Reality, however, does not always measure up to the ideal. Raising children is hard work, and most people expect that at some point their responsibilities as parents will end. Like chicks and cubs in the animal kingdom, there is a natural timeline in which the young are reared to an age at which they can take care of themselves, the time when they are affectionately—and merrily—kicked out of the nest or den. What parents and couples expect to be doing in the later years of their lives is rekindling their dreams and reacquainting themselves with each other. They have suspended their personal lives for roughly two decades and now feel an inherent need to complete the cycle of their lives. There is life beyond raising and caring for children. It’s a good life just waiting to be explored, but it cannot be enjoyed until the youngest hatchling in the nest spreads its own wings and takes flight.
So, what happens when a member of the family is broken? What happens when the parents or siblings of a broken family member are required to forfeit their future in order to take care of a person with special needs?
What initially happens is that we look for ways to cope. And we sometimes do this by seeking a divine reason for why we seem to have been chosen to bear this enormous responsibility. And we do this for good reason, because it helps ease the burden. But even if we do not seek a divine reason for being derailed from our personal lives, it would make no difference, for as humans we have evolved to express compassion. Parent to child, lover to companion, family member to clan, citizen to country—we take care of our own, and we do so with natural affection.
Eventually, however, everyone except the saints among us will grow weary of the task.

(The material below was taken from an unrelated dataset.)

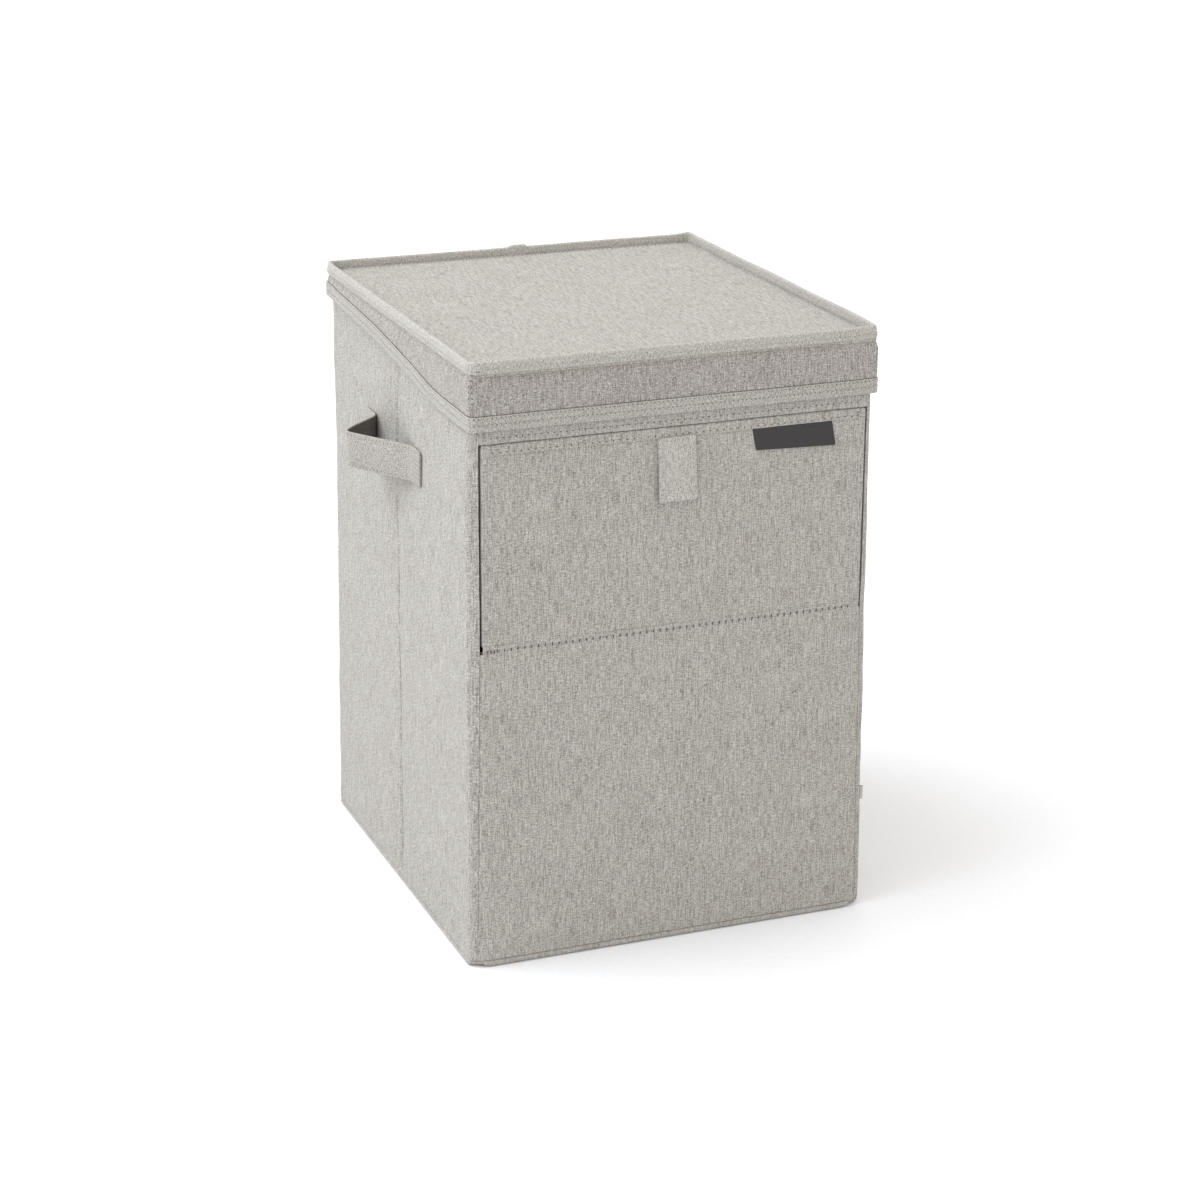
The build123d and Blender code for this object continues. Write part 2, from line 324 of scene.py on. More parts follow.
class Panel:
    """A flat piece with rounded corners whose cloth turns over its edges, down to a depth.

    place puts (p, q, height) in the scene. Corner and edge radius and depth are in mm.
    """

    def __init__(self, place, half_p, half_q, corner, edge, depth, lift=None):
        self.place, self.half_p, self.half_q, self.lift = place, half_p, half_q, lift
        self.corner, self.edge, self.depth = corner * MM, edge * MM, max(depth, edge) * MM

    def face(self, p, q):
        p = np.clip(p, -self.half_p, self.half_p)
        q = np.clip(q, -self.half_q, self.half_q)
        x, y, inside = round_corners(p, q, self.half_p, self.half_q, self.corner)
        near = np.clip(self.edge - inside, 0, self.edge)
        drop = self.edge - np.sqrt(np.maximum(self.edge ** 2 - near ** 2, 0))
        rise = 0 if self.lift is None else self.lift(x, y) * smooth(inside / (6 * MM))
        return x, y, rise - drop

    def surface(self, p, q):
        return self.place(*self.face(p, q))

    def mesh(self, name, step, thickness=CLOTH, material="cover", fine_p=(), fine_q=()):
        reach = self.edge / MM + 0.6
        lines = []
        for half, fine in ((self.half_p, fine_p), (self.half_q, fine_q)):
            lines.append(stations(-half, half, step, (-half, reach, 0.3), (half, reach, 0.3), *fine))
        x, y, w = self.face(*np.meshgrid(*lines))
        uv = np.stack([x, y], -1)
        shrink_p = (self.half_p - thickness) / self.half_p
        shrink_q = (self.half_q - thickness) / self.half_q
        inner = self.place(x * shrink_p, y * shrink_q, w - thickness)
        parts = [grid_part(self.place(x, y, w), uv), grid_part(inner, uv)]
        index = np.arange(x.size).reshape(x.shape)
        border = np.concatenate([index[0], index[1:, -1], index[-1, -2::-1], index[-2:0:-1, 0]])
        x, y, w = x.ravel()[border], y.ravel()[border], w.ravel()[border]

        def edge_wall(x, y, top, foot):
            return np.stack([self.place(x, y, top + (foot - top) * t) for t in np.linspace(0, 1, 4)])

        outside = edge_wall(x, y, w, -self.depth)
        top = w - thickness
        inside = edge_wall(x * shrink_p, y * shrink_q, top, np.minimum(-self.depth, top))
        run = np.linspace(0, 4 * (self.half_p + self.half_q), len(border) + 1)
        for strip in (outside, inside, np.stack([outside[-1], inside[-1]])):
            down = np.linspace(0, self.depth + thickness, len(strip))
            parts.append(grid_part(strip, np.stack(np.meshgrid(run, down), -1), wrap_cols=True))
        return assemble(name, parts, material)


# ---- stitches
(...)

We can handle things for a time, a brief spell really, until we start thinking about our own lives again. And we’ll think our wishes to return to our own lives to be selfish. Imagine—the sheer audacity of it— thinking about what we want as opposed to what they need, as though we’ve lost the right to think about our own future and happiness. Then comes the guilt. Then flows the feeling that we are selfish and victims of our passions and desires. I cannot tell you that overcoming these feelings is easy, only that the anxiety these emotions cause is bearable. But this is only if a person accepts being human and knows that there is time to figure things out. That’s the ticket. Realize you are fallible, accept that you’re prone to a range of conflicting thoughts and desires, and then give yourself time to find the right balance between how much time you should spend on pursuing your own happiness and how much energy you can realistically exert helping others.